Alors oui, Avatar : De Feu et de Cendres est faible dans l’écriture… mais quelle put*** de claque visuelle ! Certains répondront que ça a toujours été ça Avatar, des films certes beaux mais peu passionnants. On en revient au fait que les détracteurs de la saga n’aimeront sans doute pas ce nouveau volet s’ils ont été insensibles aux précédents, car on est dans une totale continuité artistique. Le film paraîtra une nouvelle fois poussif côté conte alors que son arc général et sa construction sont à 100% calqués sur les deux autres, mais rien que pour ce qu’il propose visuellement, l’expérience en vaudrait presque la peine. Car Avatar 3 donne l’impression d’avoir atteint les limites maximales du cinéma et de ses possibilités techniques à l’heure actuelle. Rien que ça, c’est en soi assez prodigieux. Autour d’un récit à intensité aléatoire (conséquence de trop l’étirer jusqu’à la cassure), James Cameron aligne en rang d’oignon des plans tous plus fabuleux les uns que les autres. Dans les airs, sur la terre, sous l’eau, dans les forêts majestueuses, dans les contrées désertiques du mystérieux peuple du feu, dans les constructions des humains envahisseurs, Cameron multiplie les images qui restent et resteront sans doute en mémoire. Comme ces chevauchées vertigineuses à dos d’ikran, comme ces marchands volants qui voyagent de village en village pour commercer (magnifique), comme ce bestiaire marins encore enrichis (notamment avec des sortes de calamars énervés), comme cette méchante aussi sexy que flippante (exceptionnelle Oona Chaplin)…

Dans ce florilège, on trouve les quelques rares nouveautés au menu de ce long troisième volet. Grâce à elles et à la virtuosité intacte de Cameron, on ne s’ennuie pas trop (mais un peu quand même) devant cet Avatar : De Feu et de Cendres… du moins à condition d’apprécier l’univers général et les films passés, auquel cas le temps paraîtra bien long. À plus forte raison tant l’ensemble trop usé et redondant manque cruellement d’émotions. Une conséquence d’une écriture (encore elle !) tellement préoccupée par le huilage de son assemblage qu’elle en oublie de creuser ce qu’elle raconte. Plus que jamais, l’écriture semble au service du visuel et non l’inverse. Un vrai péché trahissant une règle fondamentale du cinéma. La douleur de l’endeuillée Neytiri est sous-exploitée, le personnage du héros Jake Sully  a perdu de son intérêt (au point de devenir presque secondaire), leurs enfants ont l’air de n’être que des outils de scénario pour faire progresser l’intrigue quand c’est nécessaire, le jeune humain Spider (toujours aussi mal incarné par Jack Champion) est ballotté à droite à gauche au gré de plâtres narratifs, la méchante Na’vi Varang -pourtant si charismatique à l’image- n’a droit qu’à un personnage binaire résumé à une simple folle sauvage sans background, et enfin l’increvable colonel Quaritch fait son colonel alors que son arc personnel est à bout de souffle depuis longtemps.

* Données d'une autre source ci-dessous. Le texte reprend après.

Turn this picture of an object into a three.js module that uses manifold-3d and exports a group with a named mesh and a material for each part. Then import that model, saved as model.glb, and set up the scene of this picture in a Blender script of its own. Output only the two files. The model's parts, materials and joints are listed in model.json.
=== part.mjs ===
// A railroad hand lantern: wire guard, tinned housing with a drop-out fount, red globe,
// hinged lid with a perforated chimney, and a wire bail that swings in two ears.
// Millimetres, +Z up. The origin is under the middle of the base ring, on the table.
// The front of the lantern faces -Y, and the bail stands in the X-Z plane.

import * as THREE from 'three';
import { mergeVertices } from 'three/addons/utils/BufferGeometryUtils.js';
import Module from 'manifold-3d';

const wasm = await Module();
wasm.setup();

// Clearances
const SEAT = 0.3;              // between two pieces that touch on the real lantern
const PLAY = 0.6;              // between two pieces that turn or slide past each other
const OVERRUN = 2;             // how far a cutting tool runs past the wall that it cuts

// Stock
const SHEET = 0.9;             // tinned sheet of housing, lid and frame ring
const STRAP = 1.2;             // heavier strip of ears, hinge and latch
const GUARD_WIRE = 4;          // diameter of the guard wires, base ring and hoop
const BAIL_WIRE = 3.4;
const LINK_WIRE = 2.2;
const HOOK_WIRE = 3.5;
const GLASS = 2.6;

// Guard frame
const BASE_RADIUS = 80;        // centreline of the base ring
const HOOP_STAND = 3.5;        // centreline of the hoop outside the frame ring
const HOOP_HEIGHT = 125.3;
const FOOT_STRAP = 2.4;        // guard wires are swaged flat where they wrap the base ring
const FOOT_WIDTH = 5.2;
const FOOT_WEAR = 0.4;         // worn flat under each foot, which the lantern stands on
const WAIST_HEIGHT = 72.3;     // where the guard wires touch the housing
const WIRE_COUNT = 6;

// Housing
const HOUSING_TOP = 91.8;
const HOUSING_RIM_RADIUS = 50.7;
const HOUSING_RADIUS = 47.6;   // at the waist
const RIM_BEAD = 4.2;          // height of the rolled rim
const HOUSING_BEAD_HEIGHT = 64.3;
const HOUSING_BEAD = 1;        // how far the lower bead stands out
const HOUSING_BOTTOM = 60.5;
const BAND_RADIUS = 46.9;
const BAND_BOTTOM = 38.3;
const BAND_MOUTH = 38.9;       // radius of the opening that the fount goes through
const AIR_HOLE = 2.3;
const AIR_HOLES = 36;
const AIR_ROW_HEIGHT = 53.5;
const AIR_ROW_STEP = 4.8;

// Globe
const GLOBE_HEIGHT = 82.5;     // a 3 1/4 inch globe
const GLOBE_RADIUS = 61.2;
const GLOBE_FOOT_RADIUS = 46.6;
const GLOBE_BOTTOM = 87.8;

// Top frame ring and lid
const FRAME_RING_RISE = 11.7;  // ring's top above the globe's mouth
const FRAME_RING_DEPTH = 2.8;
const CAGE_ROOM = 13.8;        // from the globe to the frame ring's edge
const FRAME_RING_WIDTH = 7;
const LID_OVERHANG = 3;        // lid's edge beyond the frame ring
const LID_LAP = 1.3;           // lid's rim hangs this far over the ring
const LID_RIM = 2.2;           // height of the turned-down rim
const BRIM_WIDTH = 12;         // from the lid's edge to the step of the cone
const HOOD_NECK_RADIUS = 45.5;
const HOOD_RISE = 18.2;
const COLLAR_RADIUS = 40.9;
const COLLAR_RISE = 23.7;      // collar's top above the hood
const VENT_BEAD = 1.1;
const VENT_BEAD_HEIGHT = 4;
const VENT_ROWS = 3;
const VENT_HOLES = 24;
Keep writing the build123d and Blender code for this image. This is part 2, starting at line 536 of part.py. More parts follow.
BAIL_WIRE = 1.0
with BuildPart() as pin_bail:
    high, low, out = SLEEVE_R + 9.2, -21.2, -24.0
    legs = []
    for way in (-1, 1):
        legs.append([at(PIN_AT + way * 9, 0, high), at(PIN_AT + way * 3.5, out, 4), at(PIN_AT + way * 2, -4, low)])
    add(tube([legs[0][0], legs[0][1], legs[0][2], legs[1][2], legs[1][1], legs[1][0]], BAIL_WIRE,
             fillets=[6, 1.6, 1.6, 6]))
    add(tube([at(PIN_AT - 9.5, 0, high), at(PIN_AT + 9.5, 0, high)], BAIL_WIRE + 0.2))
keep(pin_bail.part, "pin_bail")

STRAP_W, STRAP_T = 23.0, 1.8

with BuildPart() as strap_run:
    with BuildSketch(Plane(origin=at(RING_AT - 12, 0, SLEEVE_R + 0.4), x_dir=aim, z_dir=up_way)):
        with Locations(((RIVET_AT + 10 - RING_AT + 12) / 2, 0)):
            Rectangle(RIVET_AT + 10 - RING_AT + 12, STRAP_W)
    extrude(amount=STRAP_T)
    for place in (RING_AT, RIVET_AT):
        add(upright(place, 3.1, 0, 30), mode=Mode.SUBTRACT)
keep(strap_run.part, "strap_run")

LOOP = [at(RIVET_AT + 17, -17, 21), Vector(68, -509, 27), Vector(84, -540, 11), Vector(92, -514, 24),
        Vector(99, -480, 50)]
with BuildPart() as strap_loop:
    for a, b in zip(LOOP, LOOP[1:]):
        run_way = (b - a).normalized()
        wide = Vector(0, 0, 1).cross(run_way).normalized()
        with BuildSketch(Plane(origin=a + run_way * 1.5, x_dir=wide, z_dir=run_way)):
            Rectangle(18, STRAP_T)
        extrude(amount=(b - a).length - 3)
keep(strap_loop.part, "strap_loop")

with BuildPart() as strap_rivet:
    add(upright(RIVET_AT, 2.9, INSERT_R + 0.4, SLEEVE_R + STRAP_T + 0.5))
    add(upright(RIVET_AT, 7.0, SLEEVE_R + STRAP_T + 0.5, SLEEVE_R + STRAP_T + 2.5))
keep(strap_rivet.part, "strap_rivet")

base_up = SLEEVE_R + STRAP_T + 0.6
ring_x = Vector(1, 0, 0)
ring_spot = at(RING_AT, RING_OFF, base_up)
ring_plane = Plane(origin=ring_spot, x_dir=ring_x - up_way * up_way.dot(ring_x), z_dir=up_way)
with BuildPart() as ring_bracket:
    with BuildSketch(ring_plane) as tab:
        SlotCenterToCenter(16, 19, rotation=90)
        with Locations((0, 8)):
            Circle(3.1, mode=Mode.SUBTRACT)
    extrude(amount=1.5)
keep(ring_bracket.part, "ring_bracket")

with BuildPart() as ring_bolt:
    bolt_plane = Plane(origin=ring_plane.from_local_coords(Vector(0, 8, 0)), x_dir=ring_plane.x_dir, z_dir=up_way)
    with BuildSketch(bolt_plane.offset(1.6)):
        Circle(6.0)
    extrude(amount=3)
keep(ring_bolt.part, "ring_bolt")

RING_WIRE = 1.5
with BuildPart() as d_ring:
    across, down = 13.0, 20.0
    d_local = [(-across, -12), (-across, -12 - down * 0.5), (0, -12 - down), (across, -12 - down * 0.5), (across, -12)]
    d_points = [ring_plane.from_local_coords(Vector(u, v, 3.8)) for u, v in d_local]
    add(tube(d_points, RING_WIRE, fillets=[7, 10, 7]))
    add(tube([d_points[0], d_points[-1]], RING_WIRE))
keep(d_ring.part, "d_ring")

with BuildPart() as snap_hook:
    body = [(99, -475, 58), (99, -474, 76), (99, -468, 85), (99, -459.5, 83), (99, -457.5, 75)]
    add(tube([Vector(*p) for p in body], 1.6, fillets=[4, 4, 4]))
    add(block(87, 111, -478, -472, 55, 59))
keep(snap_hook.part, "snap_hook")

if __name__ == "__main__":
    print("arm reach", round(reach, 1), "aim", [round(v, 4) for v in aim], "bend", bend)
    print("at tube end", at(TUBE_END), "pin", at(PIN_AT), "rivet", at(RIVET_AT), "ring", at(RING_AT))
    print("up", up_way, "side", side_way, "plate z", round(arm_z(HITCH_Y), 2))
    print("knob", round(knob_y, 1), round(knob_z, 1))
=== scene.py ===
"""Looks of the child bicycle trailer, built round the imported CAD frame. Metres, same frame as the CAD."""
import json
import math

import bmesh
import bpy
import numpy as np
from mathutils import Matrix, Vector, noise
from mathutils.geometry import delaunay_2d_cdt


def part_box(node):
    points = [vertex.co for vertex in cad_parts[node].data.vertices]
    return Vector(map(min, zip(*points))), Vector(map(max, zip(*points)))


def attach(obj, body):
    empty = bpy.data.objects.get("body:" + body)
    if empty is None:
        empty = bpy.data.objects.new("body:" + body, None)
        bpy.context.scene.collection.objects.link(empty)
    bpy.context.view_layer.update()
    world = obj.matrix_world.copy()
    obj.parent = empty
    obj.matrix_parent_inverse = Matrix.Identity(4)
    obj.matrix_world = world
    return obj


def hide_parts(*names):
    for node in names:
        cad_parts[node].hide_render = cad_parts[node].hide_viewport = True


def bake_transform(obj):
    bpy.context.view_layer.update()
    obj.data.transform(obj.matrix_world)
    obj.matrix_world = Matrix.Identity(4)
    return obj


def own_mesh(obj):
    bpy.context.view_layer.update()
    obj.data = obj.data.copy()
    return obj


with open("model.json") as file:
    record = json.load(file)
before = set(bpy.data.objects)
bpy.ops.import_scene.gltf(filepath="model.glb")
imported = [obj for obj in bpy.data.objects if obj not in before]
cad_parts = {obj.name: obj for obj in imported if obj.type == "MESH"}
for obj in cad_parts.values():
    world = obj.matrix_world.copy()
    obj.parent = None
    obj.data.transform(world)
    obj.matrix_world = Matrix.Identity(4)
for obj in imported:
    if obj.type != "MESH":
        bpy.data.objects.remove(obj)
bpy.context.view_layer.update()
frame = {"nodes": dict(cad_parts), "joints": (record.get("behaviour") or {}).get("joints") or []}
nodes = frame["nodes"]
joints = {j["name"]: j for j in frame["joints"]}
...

En résumé, Avatar : De Feu et de Cendres est bel et bien le spectacle le plus gargantuesque à voir au cinéma en cette fin d’année. Visuellement, c’est indéniablement ce que l’on a vu de plus fastueux et fabuleux en 2025. Mais c’est aussi celui qui marque clairement l’essoufflement de l’univers. A avoir eu la folie des grandeurs dans sa vision imaginant trop de chapitres, James Cameron a fini par dilué la force de son œuvre qui tire déjà la langue. Une trilogie aurait sans doute suffi et cet épisode aurait pu être un épilogue plus consistant s’il venait conclure au lieu de n’être qu’une « histoire d’Avatar » supplémentaire, coincée dans un grand tout passé et à venir.